Speaking to the Royal Television Society, Nigel Walmsley, deputy chief executive of Carlton Communications, said the government needed to "reduce Channel 3 licence fees significantly". He added: "What is the point in asking the private sector [largely the ITV companies] to finance the build of a national digital terrestrial infrastructure while charging ITV £300m a year in extra taxes?"

Mr Walmsley urged the Government to permit digital terrestrial TV signals to be broadcast over more frequencies and with increased power.

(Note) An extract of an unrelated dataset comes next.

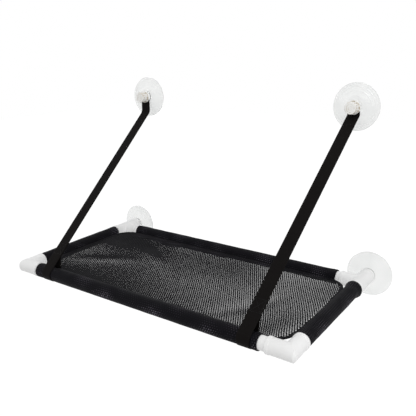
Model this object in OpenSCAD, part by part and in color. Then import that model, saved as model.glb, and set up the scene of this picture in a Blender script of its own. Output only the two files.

He also blamed the Department of Trade and Industry's Radio Communications Agency for reneging on the assignment of spectrum to ONdigital that had been promised when the digital terrestrial platform launched in 1999.

Although the ITV companies are expected to save about £100m a year under a scheme that rebates the tax for digital households, Mr Walmsley noted that over five years the ITV companies, which also include Granada and Scottish Media, would still pay £1bn in licence fees: "This is equivalent to providing 5 million homes or 15-20 per cent of the population with free set-top boxes or subsidised integrated digital televisions.